For weeks, we’ve been explaining the potential financial consequences of a forfeited game in the 2020 season. For weeks, we’ve continued to see media members insist that players won’t get paid if there’s a forfeit, arguing that the CBA provides players only get paid for games played.

That’s not what the CBA or the separate agreement struck between the NFL and NFL Players Association provides.

A letter written by NFL deputy general counsel Lawrence P. Ferazani, Jr., addressed to NFLPA executive director DeMaurice Smith, and signed by both men on August 3, 2020 “reflects the parties’ agreement and amendment to our Collective Bargaining Agreement . . . in light of the expected significant shortfall in [revenue] . . . resulting from disruptions caused by the COVID-19 pandemic.”
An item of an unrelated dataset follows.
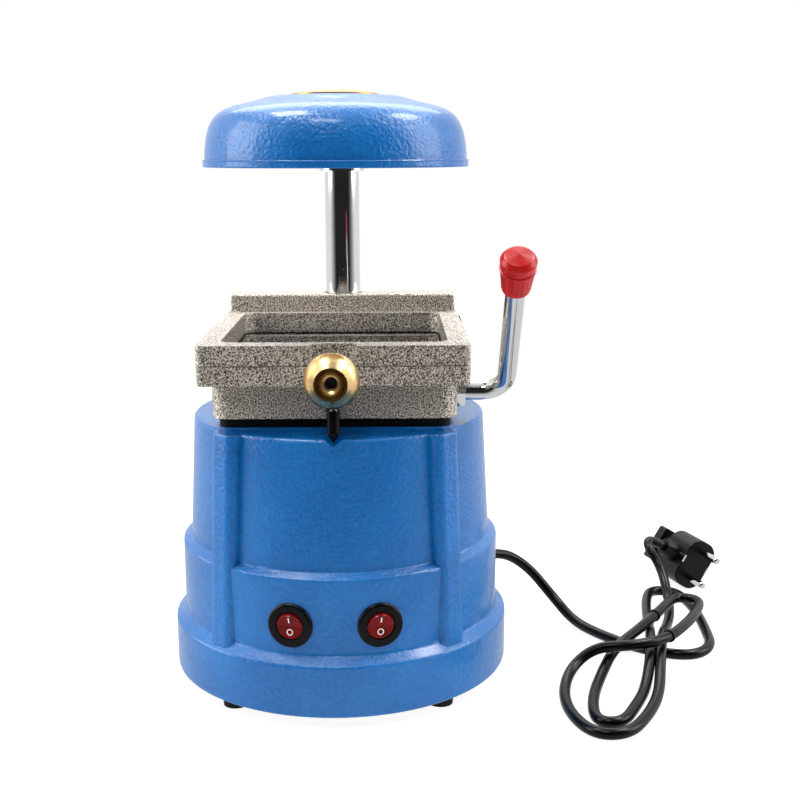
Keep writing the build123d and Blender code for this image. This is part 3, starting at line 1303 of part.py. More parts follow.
# Cord gland: flange inside the wall, tapered strain relief outside
gland_axis = radial_plane(180 - GLAND_ANGLE, 0, GLAND_Z)
with BuildPart() as cord_gland:
    with BuildSketch(Plane(gland_axis.origin, x_dir=gland_axis.x_dir, z_dir=gland_axis.y_dir * -1)):
        with BuildLine():
            Polyline(
                (CORD_R + SEAT, MID_R - WALL - GLAND_IN),
                (GLAND_FLANGE_R, MID_R - WALL - GLAND_IN),
                (GLAND_FLANGE_R, MID_R - WALL - SEAT),
                (GLAND_R, MID_R - WALL - SEAT),
                (GLAND_R, MID_R + GLAND_IN),
                (GLAND_TIP_R, MID_R + GLAND_OUT),
                (CORD_R + SEAT, MID_R + GLAND_OUT),
                close=True,
            )
        make_face()
    revolve(axis=Axis(gland_axis.origin, gland_axis.z_dir))
cord_gland.part.label = "cord_gland"
export_step(cord_gland.part, "parts/cord_gland.step")

# The plug's own frame: local Z along the pins, local X through both pins, local Y out along the boss
heading = radians(PLUG_HEADING)
pin_dir = Vector(cos(heading), sin(heading), 0)
across = Vector(-sin(heading), cos(heading), 0)
roll = radians(PLUG_ROLL)
pair_dir = across * cos(roll) + Vector(0, 0, sin(roll))
plug_plane = Plane(PLUG_AT, x_dir=pair_dir, z_dir=pin_dir)
BOSS_DIR = plug_plane.y_dir if plug_plane.y_dir.Z > 0 else plug_plane.y_dir * -1

# Mains lead as it lies on the table, bundled
CORD_POINTS = [
    (116, 72, 33),
    (134, 64, 12),
    (144, 48, 3.1),
    (156, 26, 3.1),
    (177, 2, 3.1),
    (204, -10, 3.1),
    (221, 4, 3.1),
    (224, 34, 3.1),
    (225.5, 62, 3.1),
    (224, 84, 3.1),
    (219, 100, 3.1),
    (204, 102, 3.1),
    (198, 86, 3.1),
    (193, 60, 3.1),
    (189.5, 35, 3.1),
    (184.5, 9, 10.4),
    (177, -28, 10.4),
    (169, -54, 3.1),
    (160, -74, 3.1),
    (149, -95, 3.1),
    (135, -93, 3.1),
    (137.5, -66, 3.1),
    (147, -38, 4.6),
    (157.8, -17.6, 11.8),
    (178, 8, 13.8),
    (195.5, 35, 14.2),
    (205, 53, 13),
    (213, 64, 12.6),
    (226, 58, 12.6),
    (221, 40, 13.4),
    (207, 11, 15.5),
    (188, -18, 17.4),
    (166, -27.5, 17.4),
    (146, -25, 16),
    (131, -33, 7.5),
    (123, -56, 3.1),
    (123, -84, 3.1),
    (132, -107, 3.1),
    (150, -107, 3.1),
    (164, -86, 3.1),
    (175, -62, 4),
    (182, -31, 10.3),
    (191.5, 8, 10.3),
    (200, 34, 4),
    (207, 56, 3.1),
    (211, 78, 6.5),
    (210, 98, 21),
    (201.8, 106.5, 33),
]
cord_start = gland_axis.origin + gland_axis.z_dir * (MID_R - WALL - CORD_TAIL)
cord_out = gland_axis.origin + gland_axis.z_dir * CORD_LEAVES
cord_bend = Vector(*PLUG_AT) + BOSS_DIR * PLUG_CORD_L
cord_end = Vector(*PLUG_AT) + BOSS_DIR * PLUG_CORD_IN
CORD_ROUTE = [cord_start, cord_out] + [Vector(*p) for p in CORD_POINTS] + [cord_bend, cord_end]


def bend_radii(route):
    """Bend radius at each inner point, from the shorter of its two runs and its turn."""
    radii = []
    for before, here, after in zip(route, route[1:], route[2:]):
        run_in = here - before
        run_out = after - here
        turn = radians(run_in.get_angle(run_out))
        radii.append(CORD_BEND_SHARE * min(run_in.length, run_out.length) / tan(turn / 2))
    return radii


CORD_RADII = bend_radii(CORD_ROUTE)
print("cord bend radii, mm:", [round(r, 1) for r in CORD_RADII])
with BuildPart() as mains_cord:
    with BuildLine() as cord_path:
        FilletPolyline(*CORD_ROUTE, radius=CORD_RADII)
    with BuildSketch(Plane(cord_path.line @ 0, z_dir=cord_path.line % 0)):
        Circle(CORD_R)
    sweep()
cord_length = sum(edge.length for edge in cord_path.edges())
cord_share = mains_cord.part.volume / (pi * CORD_R**2 * cord_length)
print("cord length, mm:", round(cord_length, 1), "volume over section x length:", round(cord_share, 4))
mains_cord.part.label = "mains_cord"
export_step(mains_cord.part, "parts/mains_cord.step")

# Moulded plug: rounded body, neck, pull grip and side boss for the cord
boss_plane = Plane(PLUG_AT, x_dir=plug_plane.x_dir, z_dir=BOSS_DIR)
with BuildPart() as plug_body:
    with BuildSketch(plug_plane.offset(-PLUG_L / 2)):
        RectangleRounded(PLUG_W, PLUG_D, PLUG_CORNER)
    extrude(amount=PLUG_L)
    fillet(plug_body.faces().filter_by(Axis(PLUG_AT, pin_dir)).edges(), 1.2)
    with BuildSketch(plug_plane.offset(-PLUG_L / 2)):
        RectangleRounded(PLUG_NECK[0], PLUG_NECK[1], 5)
    extrude(amount=-PLUG_NECK[2])
    with BuildSketch(plug_plane.offset(-PLUG_L / 2 - PLUG_NECK[2])):
        RectangleRounded(PLUG_GRIP[0], PLUG_GRIP[1], 2)
    extrude(amount=-PLUG_GRIP[2])
    with BuildSketch(boss_plane.offset(PLUG_D / 2 - 2)):
        Circle(PLUG_BOSS_R)
    extrude(amount=PLUG_BOSS_L - PLUG_D / 2 + 2, taper=4)
    with BuildSketch(boss_plane.offset(PLUG_CORD_IN)):
        Circle(CORD_R + SEAT)
    extrude(amount=PLUG_BOSS_L, mode=Mode.SUBTRACT)
    with BuildSketch(plug_plane.offset(PLUG_L / 2)):
        with GridLocations(PLUG_PIN_PITCH, 1, 2, 1):
            Circle(PLUG_PIN_R + SEAT)
    extrude(amount=-PLUG_PIN_SET, mode=Mode.SUBTRACT)
    # grooves for the two earth clips
    with BuildSketch(plug_plane.offset(PLUG_L / 2)):
        with GridLocations(1, PLUG_D - PLUG_CLIP[1], 1, 2):
            Rectangle(PLUG_CLIP[0] + 2 * SEAT, PLUG_CLIP[1] + 2 * SEAT)
    extrude(amount=-PLUG_CLIP[2] - SEAT, mode=Mode.SUBTRACT)
plug_body.part.label = "plug_body"
export_step(plug_body.part, "parts/plug_body.step")

with BuildPart() as plug_pins:
    with BuildSketch(plug_plane.offset(PLUG_L / 2 + PLUG_PIN_L)):
        with GridLocations(PLUG_PIN_PITCH, 1, 2, 1):
            Circle(PLUG_PIN_R)
    extrude(amount=-(PLUG_PIN_L + PLUG_PIN_SET - SEAT))
    fillet(plug_pins.faces().sort_by(Axis(PLUG_AT, pin_dir))[-2:].edges(), 1.6)
plug_pins.part.label = "plug_pins"
export_step(plug_pins.part, "parts/plug_pins.step")

with BuildPart() as plug_earth_clips:
    with BuildSketch(plug_plane.offset(PLUG_L / 2)):
        with GridLocations(1, PLUG_D - PLUG_CLIP[1], 1, 2):
            Rectangle(PLUG_CLIP[0], PLUG_CLIP[1])
    extrude(amount=-PLUG_CLIP[2])
plug_earth_clips.part.label = "plug_earth_clips"
export_step(plug_earth_clips.part, "parts/plug_earth_clips.step")
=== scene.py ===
import json
from math import cos, pi, radians, sin

import bmesh
import bpy
from mathutils import Matrix, Vector
from mathutils.bvhtree import BVHTree


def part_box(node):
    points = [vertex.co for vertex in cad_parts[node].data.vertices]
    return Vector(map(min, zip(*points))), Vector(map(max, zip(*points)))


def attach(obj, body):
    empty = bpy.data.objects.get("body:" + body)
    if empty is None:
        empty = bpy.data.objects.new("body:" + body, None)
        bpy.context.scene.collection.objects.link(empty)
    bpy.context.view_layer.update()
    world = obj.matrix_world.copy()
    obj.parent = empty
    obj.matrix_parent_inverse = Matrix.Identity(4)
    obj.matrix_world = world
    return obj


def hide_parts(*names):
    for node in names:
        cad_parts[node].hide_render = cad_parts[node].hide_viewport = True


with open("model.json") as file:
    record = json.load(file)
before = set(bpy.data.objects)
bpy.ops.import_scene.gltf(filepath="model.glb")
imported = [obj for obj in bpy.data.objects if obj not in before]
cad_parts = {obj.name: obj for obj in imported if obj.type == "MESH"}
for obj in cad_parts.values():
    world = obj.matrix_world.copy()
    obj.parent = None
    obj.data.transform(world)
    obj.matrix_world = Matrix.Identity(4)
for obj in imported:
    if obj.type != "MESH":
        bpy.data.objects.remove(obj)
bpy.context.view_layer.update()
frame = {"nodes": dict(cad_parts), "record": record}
MM = 0.001
scene = bpy.context.scene


# ======================================================================
# Small tools
# ======================================================================
def box_mm(node):
    """A node's lowest and highest corner at rest, in millimetres."""
    low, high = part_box(node)
    return Vector(low) / MM, Vector(high) / MM


def linear(hex_colour):
    """An sRGB hex colour as linear red, green, blue and alpha."""
    channels = [int(hex_colour[i : i + 2], 16) / 255 for i in (1, 3, 5)]
    return [c / 12.92 if c <= 0.04045 else ((c + 0.055) / 1.055) ** 2.4 for c in channels] + [1.0]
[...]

Section 7 is titled, “Payment Obligations to Players for Cancelled Games During the 2020 or 2021 seasons.” Part (b) of Section 7 is named “Pay Following Suspension or Cancellation of Play.” Here’s what it provides, in relevant part: "[P]layers shall not be entitled to any Paragraph 5 Salary, per-game roster bonuses, or other incentives . . . for any regular season games that are not played . . . as a result of a cancellation of games by the Commissioner related to COVID-19.”

Players don’t get paid for games that aren’t played, but only if those games aren’t played because the Commissioner cancelled the games. The word “forfeit” isn’t mentioned. And there’s a fundamental difference between a game being canceled and a game being forfeited.

A forfeited game, as provided by 2020 Official Playing Rules of the National Football League, results in a winner and a loser. “If a team forfeits a game, the opponent will be declared the winner by a score of 2-0,” provides the official rules at the note to Rule 11, Section 1, Article 1.

Although a forfeited game isn’t played, the outcome goes into the standings, with a loss for the team that forfeits and a win for the other team. More importantly for the purposes of the agreement reached by the NFL and NFLPA and reduced to writing by the league, a forfeited game does not constitute a game “not played . . . as a result of a cancellation of games by the Commissioner related to COVID-19.” (Emphasis added.)

The league privately has told multiple media members that, if games aren’t played for any reason including forfeit, players from both teams don’t get paid. Some of those media members have been parroting that talking point without reading the agreement or otherwise scrutinizing the self-serving contention players only get paid for games actually played.

But a forfeited game isn’t a cancelled game. That’s the argument the NFLPA would make, and any lawyer with the option of representing either side of this potential dispute to an arbitrator should want the union’s side, because the union’s side seems to be far more likely to prevail.

The agreement regarding the unique terms of pro football in a pandemic does not cover pay in the event of a forfeiture. No one ever has argued, and nowhere does the broader CBA provide, that a forfeited game also forfeits the paychecks of all players for either team. If the league wanted to change the status quo for the purposes of the 2020 adjustment to the CBA, the league needed to ask the union to agree to extend the no-play, no-pay provision to forfeited games, and the union needed to agree to it.

Absent any such agreement, the players should be paid for a forfeited game. Which likely is one of the main reasons why the league will not declare a forfeit.

Whether a team chooses to declare a forfeit is a different issue. Even so, nothing in the CBA or the August 3 letter agreement excuses the league from paying the players in the event of a forfeit.